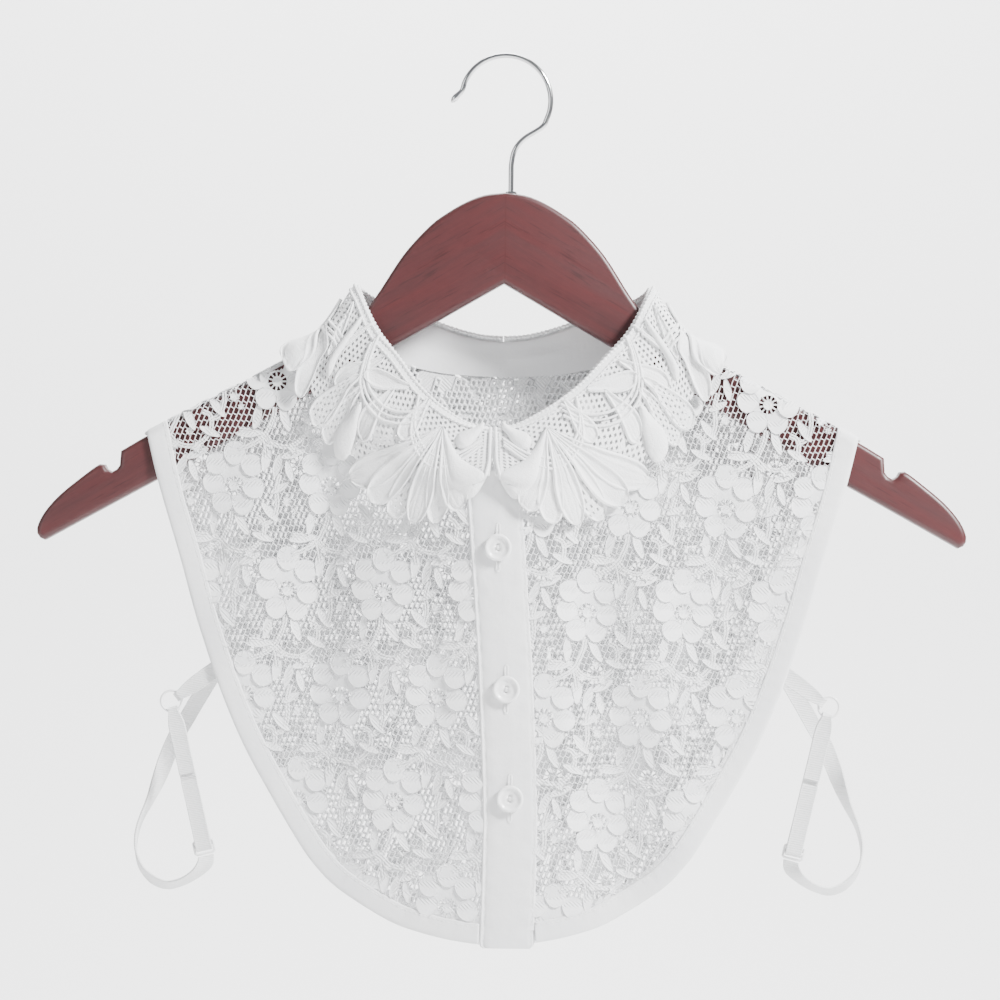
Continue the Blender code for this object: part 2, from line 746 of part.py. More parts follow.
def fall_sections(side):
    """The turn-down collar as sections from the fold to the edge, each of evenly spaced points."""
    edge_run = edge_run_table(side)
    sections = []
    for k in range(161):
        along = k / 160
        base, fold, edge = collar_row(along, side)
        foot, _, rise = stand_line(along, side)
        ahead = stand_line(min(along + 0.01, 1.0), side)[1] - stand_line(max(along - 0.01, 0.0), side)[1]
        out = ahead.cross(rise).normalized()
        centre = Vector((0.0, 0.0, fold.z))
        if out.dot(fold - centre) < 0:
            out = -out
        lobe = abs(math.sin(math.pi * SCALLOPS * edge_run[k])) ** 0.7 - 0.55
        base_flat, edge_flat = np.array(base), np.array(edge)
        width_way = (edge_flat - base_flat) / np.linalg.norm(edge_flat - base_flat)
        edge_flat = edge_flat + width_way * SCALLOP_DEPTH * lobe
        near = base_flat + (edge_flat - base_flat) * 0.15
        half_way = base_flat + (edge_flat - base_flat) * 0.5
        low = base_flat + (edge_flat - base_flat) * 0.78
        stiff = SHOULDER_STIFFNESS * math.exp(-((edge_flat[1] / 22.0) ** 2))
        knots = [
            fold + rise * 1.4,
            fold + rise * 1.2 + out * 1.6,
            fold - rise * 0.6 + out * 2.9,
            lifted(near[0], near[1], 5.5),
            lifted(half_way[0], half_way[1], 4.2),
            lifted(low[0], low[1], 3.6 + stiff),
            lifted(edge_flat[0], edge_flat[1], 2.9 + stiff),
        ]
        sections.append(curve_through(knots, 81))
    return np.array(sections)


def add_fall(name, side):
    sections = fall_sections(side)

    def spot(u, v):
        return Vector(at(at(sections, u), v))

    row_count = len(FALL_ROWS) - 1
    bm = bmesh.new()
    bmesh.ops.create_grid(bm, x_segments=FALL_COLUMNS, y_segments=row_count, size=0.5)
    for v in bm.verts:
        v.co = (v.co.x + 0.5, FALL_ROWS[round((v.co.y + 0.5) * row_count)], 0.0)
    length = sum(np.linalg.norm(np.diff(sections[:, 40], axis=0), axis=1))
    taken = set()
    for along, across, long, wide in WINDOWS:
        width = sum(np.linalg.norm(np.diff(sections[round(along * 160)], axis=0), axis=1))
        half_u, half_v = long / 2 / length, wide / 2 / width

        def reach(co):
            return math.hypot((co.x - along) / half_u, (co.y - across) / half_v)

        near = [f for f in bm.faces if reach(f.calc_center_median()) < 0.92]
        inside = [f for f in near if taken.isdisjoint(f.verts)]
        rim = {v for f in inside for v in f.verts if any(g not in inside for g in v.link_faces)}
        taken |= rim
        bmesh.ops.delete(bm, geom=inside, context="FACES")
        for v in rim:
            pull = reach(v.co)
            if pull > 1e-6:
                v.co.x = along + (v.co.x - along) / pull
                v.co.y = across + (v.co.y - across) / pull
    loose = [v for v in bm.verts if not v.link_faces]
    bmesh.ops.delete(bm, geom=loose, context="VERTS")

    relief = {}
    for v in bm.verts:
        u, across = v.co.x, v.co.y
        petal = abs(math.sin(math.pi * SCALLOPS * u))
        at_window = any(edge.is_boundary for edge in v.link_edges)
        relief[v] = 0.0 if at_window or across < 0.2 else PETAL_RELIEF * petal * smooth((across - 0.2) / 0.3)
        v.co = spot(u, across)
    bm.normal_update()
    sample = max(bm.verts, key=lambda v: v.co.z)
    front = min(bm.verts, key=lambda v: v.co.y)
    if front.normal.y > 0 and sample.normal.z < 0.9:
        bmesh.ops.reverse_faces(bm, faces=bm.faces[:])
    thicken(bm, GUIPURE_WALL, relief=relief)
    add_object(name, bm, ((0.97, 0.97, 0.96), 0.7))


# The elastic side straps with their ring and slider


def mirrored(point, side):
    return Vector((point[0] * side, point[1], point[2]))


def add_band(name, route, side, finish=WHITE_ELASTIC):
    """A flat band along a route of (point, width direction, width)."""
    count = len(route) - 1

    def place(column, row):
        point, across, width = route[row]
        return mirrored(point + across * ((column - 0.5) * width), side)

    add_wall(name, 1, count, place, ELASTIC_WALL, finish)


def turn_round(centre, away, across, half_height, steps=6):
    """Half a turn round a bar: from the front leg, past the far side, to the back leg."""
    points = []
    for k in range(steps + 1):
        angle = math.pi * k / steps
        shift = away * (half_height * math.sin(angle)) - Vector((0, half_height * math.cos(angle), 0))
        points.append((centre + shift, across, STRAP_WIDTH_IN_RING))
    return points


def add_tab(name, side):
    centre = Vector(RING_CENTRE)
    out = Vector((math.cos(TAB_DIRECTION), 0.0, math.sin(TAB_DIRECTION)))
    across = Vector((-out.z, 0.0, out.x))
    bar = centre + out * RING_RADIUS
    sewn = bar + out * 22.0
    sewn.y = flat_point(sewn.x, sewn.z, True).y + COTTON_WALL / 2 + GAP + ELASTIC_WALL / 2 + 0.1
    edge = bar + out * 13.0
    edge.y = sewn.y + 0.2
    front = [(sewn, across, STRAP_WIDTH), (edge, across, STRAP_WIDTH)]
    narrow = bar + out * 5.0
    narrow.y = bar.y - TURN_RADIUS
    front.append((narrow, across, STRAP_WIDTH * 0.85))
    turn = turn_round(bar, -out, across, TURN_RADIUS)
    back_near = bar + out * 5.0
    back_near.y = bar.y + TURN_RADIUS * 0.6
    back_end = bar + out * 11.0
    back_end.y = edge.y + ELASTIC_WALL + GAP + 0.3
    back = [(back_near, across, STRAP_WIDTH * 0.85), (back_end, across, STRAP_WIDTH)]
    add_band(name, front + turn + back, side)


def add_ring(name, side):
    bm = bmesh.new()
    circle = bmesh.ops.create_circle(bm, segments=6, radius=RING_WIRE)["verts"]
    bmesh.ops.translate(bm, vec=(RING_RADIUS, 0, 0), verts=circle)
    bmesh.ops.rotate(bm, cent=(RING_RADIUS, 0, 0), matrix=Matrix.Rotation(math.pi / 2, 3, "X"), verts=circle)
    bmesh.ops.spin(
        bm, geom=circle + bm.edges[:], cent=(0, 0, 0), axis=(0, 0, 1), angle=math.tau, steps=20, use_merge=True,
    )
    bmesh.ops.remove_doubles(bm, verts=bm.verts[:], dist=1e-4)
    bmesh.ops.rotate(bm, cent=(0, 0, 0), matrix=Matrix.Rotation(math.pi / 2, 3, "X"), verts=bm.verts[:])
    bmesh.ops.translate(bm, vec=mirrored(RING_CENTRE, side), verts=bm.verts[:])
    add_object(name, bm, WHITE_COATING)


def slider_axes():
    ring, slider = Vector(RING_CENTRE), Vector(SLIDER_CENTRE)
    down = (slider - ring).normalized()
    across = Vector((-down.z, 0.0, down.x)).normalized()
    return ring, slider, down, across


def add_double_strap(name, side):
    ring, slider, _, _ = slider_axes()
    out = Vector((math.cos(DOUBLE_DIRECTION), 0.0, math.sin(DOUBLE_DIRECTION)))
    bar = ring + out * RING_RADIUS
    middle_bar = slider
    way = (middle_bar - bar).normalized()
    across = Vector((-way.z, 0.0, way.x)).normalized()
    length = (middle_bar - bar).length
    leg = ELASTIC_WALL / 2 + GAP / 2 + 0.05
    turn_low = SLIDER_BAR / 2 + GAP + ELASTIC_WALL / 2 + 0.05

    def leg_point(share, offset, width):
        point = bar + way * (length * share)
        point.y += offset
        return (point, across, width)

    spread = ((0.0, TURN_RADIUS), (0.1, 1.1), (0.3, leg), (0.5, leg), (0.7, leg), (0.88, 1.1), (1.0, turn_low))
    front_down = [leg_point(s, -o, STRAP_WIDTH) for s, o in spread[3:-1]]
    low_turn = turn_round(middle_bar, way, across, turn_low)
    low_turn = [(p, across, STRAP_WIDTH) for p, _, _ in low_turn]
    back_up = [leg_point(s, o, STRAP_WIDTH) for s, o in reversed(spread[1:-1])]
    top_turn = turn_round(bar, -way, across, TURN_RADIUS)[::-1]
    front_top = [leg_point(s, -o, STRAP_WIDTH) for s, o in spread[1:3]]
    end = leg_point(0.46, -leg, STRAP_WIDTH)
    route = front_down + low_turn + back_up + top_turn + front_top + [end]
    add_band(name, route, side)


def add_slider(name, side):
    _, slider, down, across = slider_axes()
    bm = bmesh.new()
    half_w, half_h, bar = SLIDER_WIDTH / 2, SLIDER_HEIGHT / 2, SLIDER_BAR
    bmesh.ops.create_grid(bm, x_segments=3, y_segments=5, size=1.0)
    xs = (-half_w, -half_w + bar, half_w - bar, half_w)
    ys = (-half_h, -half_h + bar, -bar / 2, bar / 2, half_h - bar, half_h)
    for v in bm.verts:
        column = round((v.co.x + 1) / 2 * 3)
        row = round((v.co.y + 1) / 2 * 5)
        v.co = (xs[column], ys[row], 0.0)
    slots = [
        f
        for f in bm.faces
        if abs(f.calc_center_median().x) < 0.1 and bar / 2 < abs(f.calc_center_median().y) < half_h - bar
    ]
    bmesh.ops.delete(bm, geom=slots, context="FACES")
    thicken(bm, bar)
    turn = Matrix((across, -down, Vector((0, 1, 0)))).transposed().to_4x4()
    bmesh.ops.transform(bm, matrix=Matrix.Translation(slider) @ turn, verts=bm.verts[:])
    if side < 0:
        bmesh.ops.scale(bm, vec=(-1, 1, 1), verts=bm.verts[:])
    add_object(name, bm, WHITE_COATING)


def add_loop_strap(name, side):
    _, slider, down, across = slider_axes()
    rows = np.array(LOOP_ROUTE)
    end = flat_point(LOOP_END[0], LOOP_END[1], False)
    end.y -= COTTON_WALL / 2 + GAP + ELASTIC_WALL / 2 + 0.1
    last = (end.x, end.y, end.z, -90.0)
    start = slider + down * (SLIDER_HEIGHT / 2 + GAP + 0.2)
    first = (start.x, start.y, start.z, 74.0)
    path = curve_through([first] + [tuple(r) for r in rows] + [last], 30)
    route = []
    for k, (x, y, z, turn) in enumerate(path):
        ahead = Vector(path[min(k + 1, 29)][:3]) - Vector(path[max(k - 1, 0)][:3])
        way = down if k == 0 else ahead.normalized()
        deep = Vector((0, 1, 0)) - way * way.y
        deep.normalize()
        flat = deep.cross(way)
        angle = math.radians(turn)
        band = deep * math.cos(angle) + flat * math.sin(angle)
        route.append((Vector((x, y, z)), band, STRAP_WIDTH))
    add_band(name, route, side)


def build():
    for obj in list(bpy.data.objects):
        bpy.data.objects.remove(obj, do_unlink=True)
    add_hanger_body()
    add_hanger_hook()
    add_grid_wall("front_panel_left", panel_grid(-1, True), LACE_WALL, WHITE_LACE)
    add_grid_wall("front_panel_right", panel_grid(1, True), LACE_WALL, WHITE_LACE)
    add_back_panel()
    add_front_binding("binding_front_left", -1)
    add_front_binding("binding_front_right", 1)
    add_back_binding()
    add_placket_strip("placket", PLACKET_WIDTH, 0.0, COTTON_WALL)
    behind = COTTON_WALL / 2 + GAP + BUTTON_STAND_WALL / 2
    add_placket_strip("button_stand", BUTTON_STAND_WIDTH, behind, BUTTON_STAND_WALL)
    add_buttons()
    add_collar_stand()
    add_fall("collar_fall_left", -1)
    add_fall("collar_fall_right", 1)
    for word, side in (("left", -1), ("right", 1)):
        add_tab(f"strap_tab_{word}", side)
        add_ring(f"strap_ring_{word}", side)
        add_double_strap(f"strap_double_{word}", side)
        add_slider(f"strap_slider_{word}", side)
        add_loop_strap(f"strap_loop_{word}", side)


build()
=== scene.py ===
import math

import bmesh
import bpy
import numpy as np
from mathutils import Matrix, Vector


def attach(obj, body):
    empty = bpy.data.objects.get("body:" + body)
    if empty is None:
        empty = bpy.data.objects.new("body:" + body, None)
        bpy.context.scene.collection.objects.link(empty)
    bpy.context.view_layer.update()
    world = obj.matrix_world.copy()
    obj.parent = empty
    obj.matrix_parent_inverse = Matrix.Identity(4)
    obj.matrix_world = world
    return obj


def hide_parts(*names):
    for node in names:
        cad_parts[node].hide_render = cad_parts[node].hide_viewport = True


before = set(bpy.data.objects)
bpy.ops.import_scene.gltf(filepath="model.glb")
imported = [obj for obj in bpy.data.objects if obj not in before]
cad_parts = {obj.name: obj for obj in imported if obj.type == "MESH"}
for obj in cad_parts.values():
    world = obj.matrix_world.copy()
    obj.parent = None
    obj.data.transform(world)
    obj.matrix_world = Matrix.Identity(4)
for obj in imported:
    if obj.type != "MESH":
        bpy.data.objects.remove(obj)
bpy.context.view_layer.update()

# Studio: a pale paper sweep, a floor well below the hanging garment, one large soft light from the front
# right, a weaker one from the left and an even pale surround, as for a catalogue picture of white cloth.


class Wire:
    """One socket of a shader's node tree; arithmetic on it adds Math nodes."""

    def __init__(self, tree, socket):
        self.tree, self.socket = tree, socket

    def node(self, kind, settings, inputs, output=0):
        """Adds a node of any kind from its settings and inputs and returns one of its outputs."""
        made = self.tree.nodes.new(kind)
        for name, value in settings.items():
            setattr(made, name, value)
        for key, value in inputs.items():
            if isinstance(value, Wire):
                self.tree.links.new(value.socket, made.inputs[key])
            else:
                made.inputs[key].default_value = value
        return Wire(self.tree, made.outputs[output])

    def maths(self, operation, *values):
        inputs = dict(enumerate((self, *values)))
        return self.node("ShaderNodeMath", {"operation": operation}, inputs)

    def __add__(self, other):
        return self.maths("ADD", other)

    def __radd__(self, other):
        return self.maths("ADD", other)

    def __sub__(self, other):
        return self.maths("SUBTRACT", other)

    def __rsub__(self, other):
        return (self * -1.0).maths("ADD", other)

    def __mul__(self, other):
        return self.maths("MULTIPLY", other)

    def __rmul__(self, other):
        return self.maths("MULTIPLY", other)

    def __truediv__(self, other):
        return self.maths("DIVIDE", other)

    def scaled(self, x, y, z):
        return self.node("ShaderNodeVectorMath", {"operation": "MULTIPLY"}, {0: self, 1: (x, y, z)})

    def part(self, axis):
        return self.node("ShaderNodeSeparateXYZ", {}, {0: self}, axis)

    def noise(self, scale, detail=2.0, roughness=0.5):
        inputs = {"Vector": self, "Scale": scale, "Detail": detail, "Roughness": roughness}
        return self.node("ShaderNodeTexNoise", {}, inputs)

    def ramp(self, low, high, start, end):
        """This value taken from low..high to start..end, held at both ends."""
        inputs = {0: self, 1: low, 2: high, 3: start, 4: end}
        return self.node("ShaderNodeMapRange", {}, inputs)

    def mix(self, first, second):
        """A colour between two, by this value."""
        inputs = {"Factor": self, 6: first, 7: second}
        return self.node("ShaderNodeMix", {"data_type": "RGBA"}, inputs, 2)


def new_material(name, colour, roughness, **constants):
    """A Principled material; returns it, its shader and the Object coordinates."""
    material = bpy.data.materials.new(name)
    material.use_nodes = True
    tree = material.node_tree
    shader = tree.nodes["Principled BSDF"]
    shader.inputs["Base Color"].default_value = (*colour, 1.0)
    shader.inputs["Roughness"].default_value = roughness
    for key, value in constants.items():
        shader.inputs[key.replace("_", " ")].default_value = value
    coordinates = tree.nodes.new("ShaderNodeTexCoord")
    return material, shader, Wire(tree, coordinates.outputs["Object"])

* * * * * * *

=== Brief ===
Emit only the lines from the one containing "obj.parent = empty" through the one containing "self.tree, self.socket = tree, socket", copied exactly.

=== Result for this task ===
    obj.parent = empty
    obj.matrix_parent_inverse = Matrix.Identity(4)
    obj.matrix_world = world
    return obj


def hide_parts(*names):
    for node in names:
        cad_parts[node].hide_render = cad_parts[node].hide_viewport = True


before = set(bpy.data.objects)
bpy.ops.import_scene.gltf(filepath="model.glb")
imported = [obj for obj in bpy.data.objects if obj not in before]
cad_parts = {obj.name: obj for obj in imported if obj.type == "MESH"}
for obj in cad_parts.values():
    world = obj.matrix_world.copy()
    obj.parent = None
    obj.data.transform(world)
    obj.matrix_world = Matrix.Identity(4)
for obj in imported:
    if obj.type != "MESH":
        bpy.data.objects.remove(obj)
bpy.context.view_layer.update()

# Studio: a pale paper sweep, a floor well below the hanging garment, one large soft light from the front
# right, a weaker one from the left and an even pale surround, as for a catalogue picture of white cloth.


class Wire:
    """One socket of a shader's node tree; arithmetic on it adds Math nodes."""

    def __init__(self, tree, socket):
        self.tree, self.socket = tree, socket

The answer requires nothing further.